La importancia del vino en los monasterios a lo largo de los siglos ha ido más allá del acompañamiento a los guisos o de su utilización para los oficios religiosos, ya que su producción era una gran fuente de riqueza que determinaba el poder religioso y su influencia en la población.

Así se pone de manifiesto en el Libro y registro de la bodega del Monasterio de Guadalupe , considerado el tratado más antiguo de viticultura, que data de 1520, y que la enóloga y periodista emeritense María Isabel Mijares ha estudiado en profundidad.

El tratado de Fray Juan Luis de Siruela, dos veces prior del Monasterio, está escrito en tela y conservado en la Biblioteca Nacional, y desarrolla en 40 capítulos y con exquisita precisión la producción, conservación y administración de los caldos.

A lo largo de los cuarenta capítulos el libro explica cómo se deben plantar las distintas clases de uvas, recetas para hacer vinos olorosos y dulces a partir de vinos blancos y tintos y normas para evitar el calor de las bodegas.

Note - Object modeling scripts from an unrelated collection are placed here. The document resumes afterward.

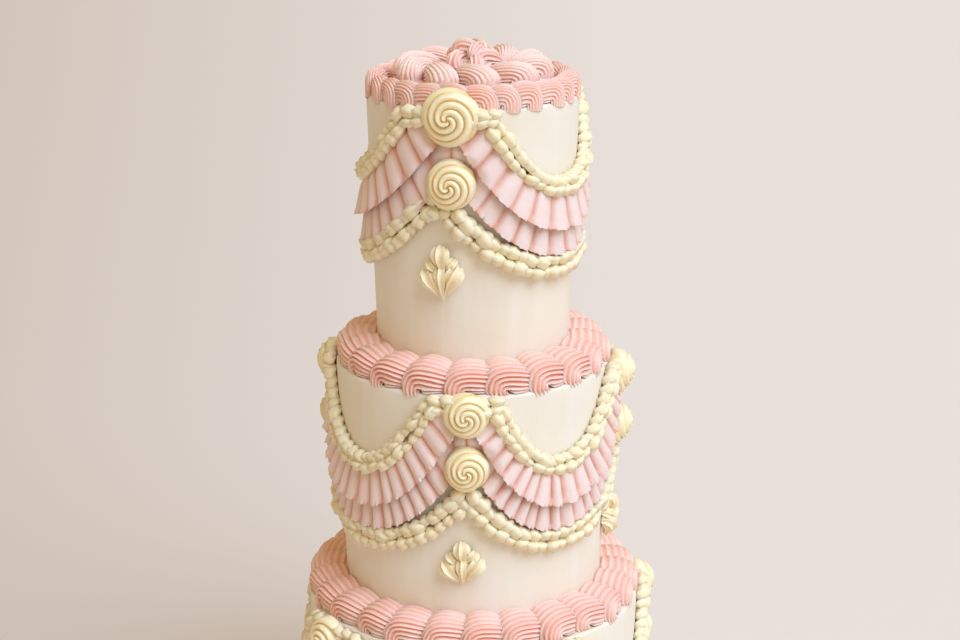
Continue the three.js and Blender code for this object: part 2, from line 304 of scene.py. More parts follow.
def select_edges(piece, chosen):
    """Selects the edges whose two ends pass a test, and leaves the piece in edit mode."""
    bpy.ops.object.mode_set(mode="EDIT")
    bpy.ops.mesh.select_mode(type="EDGE")
    bpy.ops.mesh.select_all(action="DESELECT")
    bpy.ops.object.mode_set(mode="OBJECT")
    for edge in piece.data.edges:
        edge.select = chosen(*(piece.data.vertices[end].co for end in edge.vertices))
    bpy.ops.object.mode_set(mode="EDIT")


def points_of(piece):
    points = np.empty(len(piece.data.vertices) * 3)
    piece.data.vertices.foreach_get("co", points)
    return points.reshape(-1, 3)


def set_points(piece, points):
    piece.data.vertices.foreach_set("co", np.asarray(points, float).ravel())
    piece.data.update()


def mark_crests(piece, values):
    """Keeps how far each corner stands on a ridge, which sets how much painted shade the icing
    gets in its grooves.
    """
    crest = piece.data.attributes.get("crest")
    if crest is None:
        crest = piece.data.attributes.new("crest", "FLOAT", "POINT")
    crest.data.foreach_set("value", np.asarray(values, float))


def group_weights(piece, group):
    """The weight of each corner in a vertex group."""
    weights = np.zeros(len(piece.data.vertices))
    for vertex in piece.data.vertices:
        for link in vertex.groups:
            if link.group == group.index:
                weights[vertex.index] = link.weight
    return weights


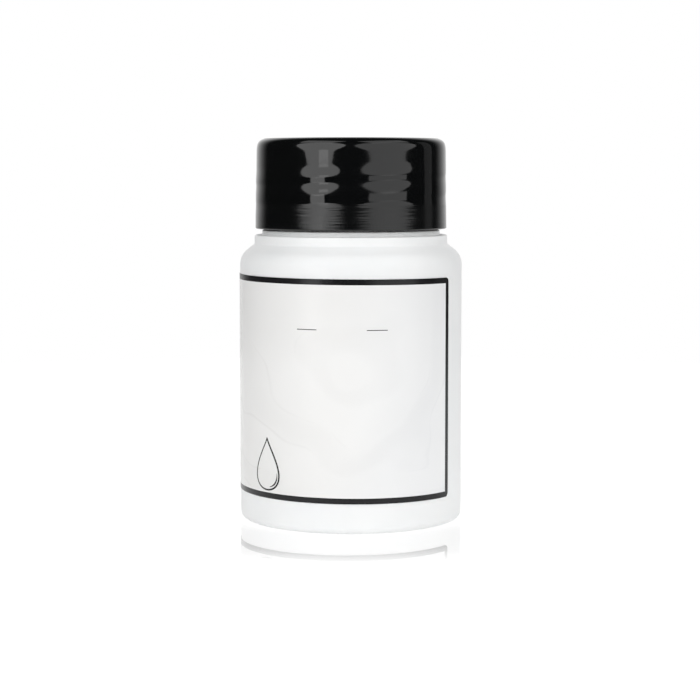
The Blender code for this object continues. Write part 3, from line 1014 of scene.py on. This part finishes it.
def stage_disc(name, radius, height, material):
    bm = bmesh.new()
    bmesh.ops.create_circle(bm, cap_ends=True, segments=FLOOR_SEGMENTS, radius=radius)
    made = add_mesh(name, bm, [material])
    made.location = (0, 0, height)
    return made


def floor_white():
    """Pure white to the eye, but for a weak shadow close to the jar.

    It is clear from below and under the jar's hollow base, so that the underside can be seen.
    """
    nodes = MaterialNodes("floor_white")
    radius = nodes.radius()
    glow = nodes.spread(radius, *FLOOR_GLOW_FADE, FLOOR_GLOW, 0.0)
    foot_glow = nodes.spread(radius, *FOOT_GLOW_FADE, FOOT_GLOW, 0.0)
    nodes.dress({
        "Base Color": FLOOR_PAINT,
        "Roughness": 0.6,
        "Emission Strength": nodes.math("ADD", glow, foot_glow),
    })
    paint = nodes.shader.outputs["BSDF"]
    white = nodes.add("ShaderNodeEmission")
    nodes.fill(white, {"Strength": FLOOR_WHITE})
    path = nodes.add("ShaderNodeLightPath").outputs
    seen = nodes.math("MAXIMUM", path["Is Camera Ray"], path["Is Glossy Ray"])
    seen = nodes.math("MAXIMUM", seen, path["Is Transmission Ray"])
    shadow = nodes.spread(radius, *SHADOW_FADE, SHADOW_SHARE, 0.0)
    surface = nodes.mix_shaders(shadow, white.outputs["Emission"], paint)
    surface = nodes.mix_shaders(seen, paint, surface)
    below = nodes.add("ShaderNodeNewGeometry").outputs["Backfacing"]
    clear = nodes.math("MAXIMUM", below, nodes.math("LESS_THAN", radius, FLOOR_OPENING))
    nothing = nodes.add("ShaderNodeBsdfTransparent").outputs["BSDF"]
    nodes.show(nodes.mix_shaders(clear, surface, nothing))
    return nodes.material


def floor_coat():
    """Clear, with a weak mirror image of the jar on its upper face that fades away from the jar."""
    nodes = MaterialNodes("floor_coat")
    radius = nodes.radius()
    share = nodes.spread(radius, *MIRROR_FADE, MIRROR_SHARE, 0.0)
    share = nodes.math("MULTIPLY", share, nodes.spread(radius, *COAT_FADE_IN))
    below = nodes.add("ShaderNodeNewGeometry").outputs["Backfacing"]
    share = nodes.math("MULTIPLY", share, nodes.math("SUBTRACT", 1.0, below))
    nothing = nodes.add("ShaderNodeBsdfTransparent").outputs["BSDF"]
    mirror = nodes.add("ShaderNodeBsdfGlossy")
    nodes.fill(mirror, {"Color": PLAIN_WHITE, "Roughness": 0.0})
    nodes.show(nodes.mix_shaders(share, nothing, mirror.outputs["BSDF"]))
    return nodes.material


def make_floor():
    """A white floor under a thin clear coat, which only the camera sees."""
    stage_disc("floor", FLOOR_RADIUS, FLOOR_HEIGHT, floor_white())
    coat = stage_disc("floor_coat", MIRROR_FADE[1], COAT_HEIGHT, floor_coat())
    coat.visible_diffuse = False
    coat.visible_glossy = False
    coat.visible_transmission = False
    coat.visible_shadow = False


def make_world():
    """A white backdrop behind all that looks past the jar, and a dim room.

    Gloss sees the backdrop only behind the jar. The floor's sharp mirror sees it all round.
    """
    world = bpy.data.worlds.new("studio")
    world.use_nodes = True
    bpy.context.scene.world = world
    nodes = Nodes(world.node_tree)
    direction = nodes.split(nodes.add("ShaderNodeNewGeometry").outputs["Position"]).outputs
    backdrop = nodes.spread(direction["Y"], *BACKDROP_EDGE, ROOM_GLOW, BACKDROP_GLOW)
    foot = nodes.spread(direction["Z"], *BACKDROP_FOOT, BACKDROP_FOOT_SHARE, 1.0)
    path = nodes.add("ShaderNodeLightPath").outputs
    mirrored = nodes.math("MULTIPLY", path["Is Glossy Ray"], nodes.math("MULTIPLY", backdrop, foot))
    seen = nodes.math("MAXIMUM", path["Is Camera Ray"], path["Is Transmission Ray"])
    seen = nodes.math("MAXIMUM", seen, path["Is Singular Ray"])
    background = world.node_tree.nodes["Background"]
    nodes.fill(background, {"Color": PLAIN_WHITE, "Strength": nodes.math("MAXIMUM", seen, mirrored)})


def soft_box(name, azimuth, elevation, width, height, glow, shape="ELLIPSE"):
    """A lamp 1 m from the jar. Azimuth is from the front towards +X, and glow is its face's brightness."""
    light = bpy.data.lights.new(name, "AREA")
    light.shape = shape
    light.size = width
    light.size_y = height
    face = width * height * (math.pi / 4 if shape == "ELLIPSE" else 1)
    light.energy = glow * face * math.pi
    made = in_scene(name, light)
    turn = math.radians(azimuth)
    rise = math.radians(elevation)
    away = Vector((math.sin(turn) * math.cos(rise), -math.cos(turn) * math.cos(rise), math.sin(rise)))
    made.location = LAMP_AIM + away
    made.rotation_euler = away.to_track_quat("Z", "Y").to_euler()
    made.visible_camera = False
    return made


def fill_box(name, azimuth, elevation, width, height, glow):
    """A soft box that lights the matt surfaces and isn't mirrored in the glossy ones."""
    made = soft_box(name, azimuth, elevation, width, height, glow)
    made.visible_glossy = False
    return made


def make_lights():
    soft_box("left_box", -38.5, 21, 1.14, 0.74, 2.25)
    soft_box("left_high", -50, 54, 0.7, 0.5, 1.6, "RECTANGLE")
    soft_box("left_core", -32.6, 4.6, 0.2, 0.045, 1.3, "RECTANGLE")
    soft_box("left_strip", -40, -5.2, 0.31, 0.24, 2.4, "RECTANGLE")
    soft_box("right_box", 46.0, 21, 1.62, 0.74, 1.32)
    soft_box("right_high", 58, 54, 0.85, 0.5, 1.3, "RECTANGLE")
    soft_box("right_strip", 45.7, -5.2, 0.90, 0.24, 1.25, "RECTANGLE")
    soft_box("back_strip", 106, 8, 0.26, 1.0, 0.2, "RECTANGLE")
    fill_box("front_fill", 15, 4, 0.8, 0.4, 0.7)
    fill_box("left_fill", -108, 28, 1.0, 0.7, 0.42)
    fill_box("right_fill", 108, 24, 1.0, 0.7, 1.0)
    fill_box("back_fill", 180, 20, 1.0, 0.7, 2.6)
    fill_box("top_fill", 0, 88, 1.0, 1.0, 0.3)
    fill_box("under_fill", 0, -88, 1.0, 1.0, 2.2)


def make_camera():
    camera = bpy.data.cameras.new("camera")
    camera.lens = LENS
    camera.sensor_width = SENSOR_WIDTH
    camera.clip_start = CAMERA_NEAR
    made = in_scene("camera", camera)
    made.location = CAMERA_PLACE
    made.rotation_euler = (CAMERA_TILT, 0, 0)
    bpy.context.scene.camera = made


def main():
    make_pot(moulded_white())
    make_cap(gloss_black())
    make_liner(foamed_wad())
    make_sponge(open_foam())
    ink = black_ink()
    make_label(marble_film(), ink)
    make_print(ink)
    make_floor()
    make_world()
    make_lights()
    make_camera()
    bpy.context.scene.view_settings.view_transform = "Standard"


main()
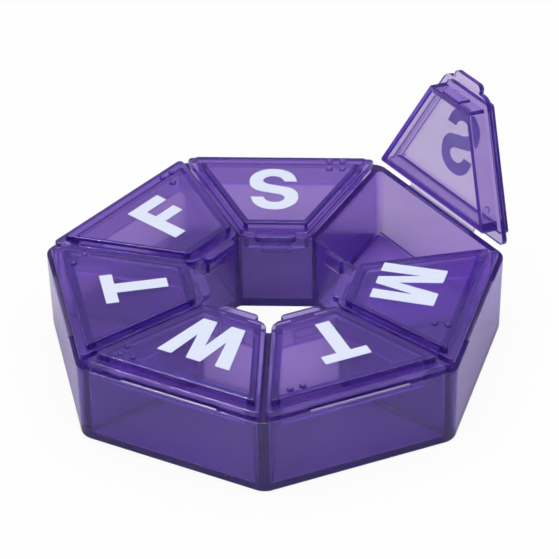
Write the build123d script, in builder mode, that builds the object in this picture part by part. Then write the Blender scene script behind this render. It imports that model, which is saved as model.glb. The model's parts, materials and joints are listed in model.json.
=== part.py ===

Hay, por ejemplo, un capítulo especialmente dedicado a la compra del vino y a la fabricación de las cubas para su óptima conservación.

Llega a especificar hasta cómo debe gastarse el vino según el destino para el que se use, sea en el convento, la sacristía, el hospital o la hospedería que regentaban los monjes.

Según los diferentes oficios, el tratado recoge la cantidad que debe administrarse a los caseros, mandones, casados clérigos, mayorales, carniceros, estudiantes, obreros y hasta sepultureros.

Las mujeres, no obstante, estaban exentas de los placeres de la cata, y es que como decían en la época, "no se entiende que todos puedan beber vino".

Además, dedica un capítulo entero a cómo debe darse el vino a los alemanes y franceses.

La producción de vino en las tierras extremeñas llegó a ser abundante y de calidad, tanto como los estupendos guisos que se ofrecían a cuantos peregrinos y pobres se acercaban al Monasterio para alimentarse o curarse en el hospital.

La sangre de cristo sirvió durante mucho tiempo a los monjes de Guadalupe para arraigar a la población a lo largo y ancho de las más de 2.000 hectáreas de siembra de que disponían y que daban trabajo a numerosos jornaleros de la zona.

Según Mijares, el libro relata el amplio término vitivinícola de Guadalupe en aquellos tiempos, desde San Martín de Valdeiglesias (Madrid), Talavera de la Reina (Toledo), pasando por Cañamero (Cáceres) y llegando hasta parte de Andalucía.

Entonces, Guadalupe estaba apoyada por la orden Jerónima (más tarde se convertirá en Franciscana, hasta la actualidad), la monarquía y la nobleza, lo que implicaba dinero y poder.

La actividad vitivinícola daba trabajo a 50 personas fijas durante todo el año, que estaban al mando de los frailes, y luego había refuerzo en la época de la recogida de la uva, pudiendo llegar hasta las 600 personas.